D’emblée, il faut indiquer que cette situation est une constance dans la vie politique contemporaine. En effet, les contextes électoraux sont les moments pendant lesquels l’indiscipline se donne à voir dans tous ses relents perturbateurs au sein des partis politiques. C’est précisément à ces moments que le rapport à la discipline du parti est problématique. Ceci peut s’expliquer du fait du comportement de certains militants qui prennent des libertés avec la discipline du parti, notamment lorsqu’intervient l’étape cruciale et décisive des investitures des candidats aux élections législatives et municipales. La discipline du parti pose aussi problème lorsque les choix « stratégiques » de ceux qui président aux destinées d’une formation politique sont contestés à l’intérieur du parti, comme on a pu le constater dans l’option du boycott des élections municipales et législatives par certaines formations politiques. Déçus de ne pouvoir pas être candidats du parti ou frustrés de ne pouvoir défendre le programme politique du parti à la faveur d’une consultation électorale, certains militants s’illustrent systématiquement par une indiscipline défavorable à la cohésion interne du parti.
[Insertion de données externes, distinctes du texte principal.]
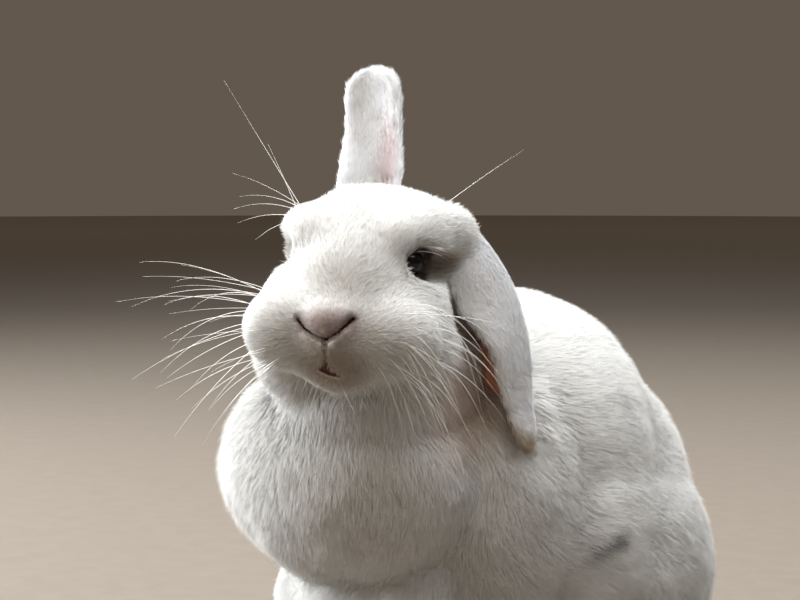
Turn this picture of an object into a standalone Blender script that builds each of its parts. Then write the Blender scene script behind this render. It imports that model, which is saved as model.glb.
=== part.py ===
"""A white lop rabbit sitting alert, life size, as a still museum model.

The rabbit faces -Y, its left side is +X and the floor is z = 0.  The flesh is modelled whole, as
named rounded forms that are melted together, and is then parted with thin cuts into the pieces
that a person would name.  The feet, ears, eyes, tail and claws are pieces of their own.
"""

import math

import bmesh
import bpy
from mathutils import Euler, Matrix, Vector

MM = 0.001

# Driving sizes.
HEAD_YAW = 25.0                           # degrees that the head turns to the rabbit's left
HEAD_ROLL = 4.0                           # degrees that its right side is raised
NOSE_TIP = Vector((36, -150, 180)) * MM   # before the whole is shifted to its own centre
EYE_RADIUS = 8.2 * MM
EYE_CENTRE = (18.5, 46, 25)               # of the left eye, in the head's axes, in mm
CUT_GAP = 0.3 * MM                        # between neighbouring pieces
MELT_VOXEL = 3.0 * MM
MELT_SMOOTHING = 22
FLESH_TRIANGLES = 2000
FOOT_VOXEL = 1.6 * MM
FOOT_SMOOTHING = 5
FOREPAW_TRIANGLES = 260
HIND_FOOT_TRIANGLES = 330
EAR_THICKNESS = 5.0 * MM
CLAW_LENGTH = 9.0 * MM
CLAW_RADIUS = 1.7 * MM
CLAW_SLOPE = math.radians(20)

# What each piece is painted with when it is drawn: colour, roughness, metallic, by the start of its name.
FINISHES = (
    ("eye", ((0.020, 0.018, 0.016), 0.08, 0.0)),
    ("nose", ((0.62, 0.47, 0.42), 0.6, 0.0)),
    ("claw", ((0.50, 0.42, 0.34), 0.4, 0.0)),
    ("", ((0.86, 0.86, 0.84), 0.9, 0.0)),      # white coat
)

# Rounded forms: centre, radii and turn, in mm and degrees.
HEAD_MIDDLE_FORMS = (
    ((0, 64, 19), (37, 43, 35), (0, 0, 0)),        # brain case
    ((0, 76, 33), (39, 28, 22), (0, 0, 0)),        # crown between the ears
    ((0, 40, 20), (27, 34, 22), (32, 0, 0)),       # forehead
    ((0, 28, 9), (22, 30, 17), (38, 0, 0)),        # bridge of the nose
    ((0, 13, 0), (14, 14, 12), (0, 0, 0)),         # end of the nose
    ((0, 30, -8), (28, 28, 18), (0, 0, 0)),        # muzzle
    ((0, 26, -18), (16, 19, 11), (0, 0, 0)),       # chin
    ((0, 60, -14), (32, 32, 22), (0, 0, 0)),       # throat
    ((0, 88, 18), (34, 26, 34), (0, 0, 0)),        # back of the head
    ((32, 81, 27), (13, 14, 14), (0, 0, 0)),       # root of the hanging ear
    ((-8, 87, 43), (15, 12, 14), (0, 0, 0)),       # root of the upright ear
)
HEAD_SIDE_FORMS = (
    ((20, 25, -4), (22, 21, 18), (0, 0, 0)),       # whisker pad
    ((20, 42, 4), (20, 26, 20), (0, 0, 0)),        # face below the eye
    ((24, 52, -12), (23, 30, 26), (0, 0, 0)),      # cheek
    ((23, 54, 35), (14, 20, 15), (0, 0, 0)),       # brow
)
TRUNK_FORMS = (
    ((0, -50, 118), (62, 56, 66), (0, 0, 0)),      # chest
    ((0, -60, 66), (48, 50, 58), (0, 0, 0)),       # brisket
    ((0, 4, 112), (75, 82, 76), (0, 0, 0)),        # ribs
    ((0, 24, 66), (80, 80, 60), (0, 0, 0)),        # belly
    ((0, 42, 84), (74, 66, 76), (0, 0, 0)),        # loin and rump
    ((6, -76, 158), (48, 42, 44), (0, 0, 0)),      # neck
    ((8, -94, 146), (46, 36, 34), (0, 0, 0)),      # throat, where head and dewlap meet
    ((-4, -91, 114), (64, 45, 50), (0, 0, 0)),     # dewlap
)
TRUNK_SIDE_FORMS = (
    ((46, -44, 100), (28, 42, 56), (0, 0, 0)),     # shoulder
    ((54, 40, 58), (32, 50, 54), (0, 0, 0)),       # haunch
    ((52, 2, 78), (30, 48, 52), (0, 0, 0)),        # flank
    ((29, -82, 58), (18, 21, 46), (-8, 0, 0)),     # foreleg
)
TAIL_FORM = ((0, 106, 52), (16, 14, 26), (-18, 0, 0))
FOREPAW_FORMS = (
    ((26, -99, 10), (13, 20, 13), (0, 0, 0)),      # wrist and palm
    ((27, -92, 18), (14, 15, 16), (0, 0, 0)),      # root of the leg
)
FOREPAW_TOES = ((26, -115, 6.5), (4.7, 11, 8), 6.0, 1.6)    # middle, radii, spacing, set back
HIND_FOOT_FORMS = (
    ((60, 24, 10), (14, 50, 14), (0, 0, 0)),       # sole
    ((57, 56, 14), (13, 28, 17), (0, 0, 0)),       # heel
    ((62, -8, 10), (18, 25, 14), (0, 0, 0)),       # forefoot
)
HIND_TOES = ((62, -27, 7), (5.3, 14, 8.5), 7.4, 2.0)
ORBIT_FORM = ((28, 40.5, 25), (12.5, 10.5, 7.5), (0, 0, 0))


def clear_scene():
    for obj in list(bpy.data.objects):
        bpy.data.objects.remove(obj)


def head_frame():
    """The head's own axes, with the origin at the tip of the nose."""
    return (
        Matrix.Translation(NOSE_TIP)
        @ Matrix.Rotation(math.radians(HEAD_YAW), 4, "Z")
        @ Matrix.Rotation(math.radians(HEAD_ROLL), 4, "Y")
    )


def place(centre, radii, turn=(0, 0, 0), frame=Matrix.Identity(4)):
    """The matrix that makes a unit ball into one rounded form."""
    return (
        frame
        @ Matrix.Translation(Vector(centre) * MM)
        @ Euler([math.radians(a) for a in turn]).to_matrix().to_4x4()
        @ Matrix.Diagonal(Vector([*[r * MM for r in radii], 1]))
    )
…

Cela traduit une conception subjective du militantisme et trahit un déficit de culture démocratique et de fair-play et, finalement, une socialisation approximative aux valeurs symboliques du parti.

Pourquoi la discipline du parti a finalement du mal à être respectée par les militants ? 

Plusieurs variables explicatives peuvent être convoquées pour analyser la problématique de la discipline de parti. L’idée qu’on se fait du militantisme, la conception qu’on a de la démocratie ou le ressenti d’une marginalisation née d’une frustration subjective, etc., ne rendent pas compte de manière objective des libertés prises vis-à-vis de la discipline du parti.  Une approche moins subjective de l’explication doit nécessairement intégrer dans l’analyse le déficit de culture démocratique et de socialisation aux valeurs du fair-play. Le militantisme est un investissement à court, moyen ou long terme. La rétribution du militantisme peut être différée, elle peut connaître des ruptures et des continuités. Mais, le militantisme de conviction doit contribuer à gérer autrement le ressenti d’une frustration. La démocratie s’accommode aussi des valeurs de tolérance, de pédagogie et d’humilité. Le respect de la discipline reste la garantie de la survie d’un parti politique, de sa capacité à durer dans le temps, à survivre à ses fondateurs et à résister aux contextes défavorables qu’il est appelé fatalement à éprouver. Le rapport à la discipline est essentiel, voire décisif pour la (sur)vie du parti.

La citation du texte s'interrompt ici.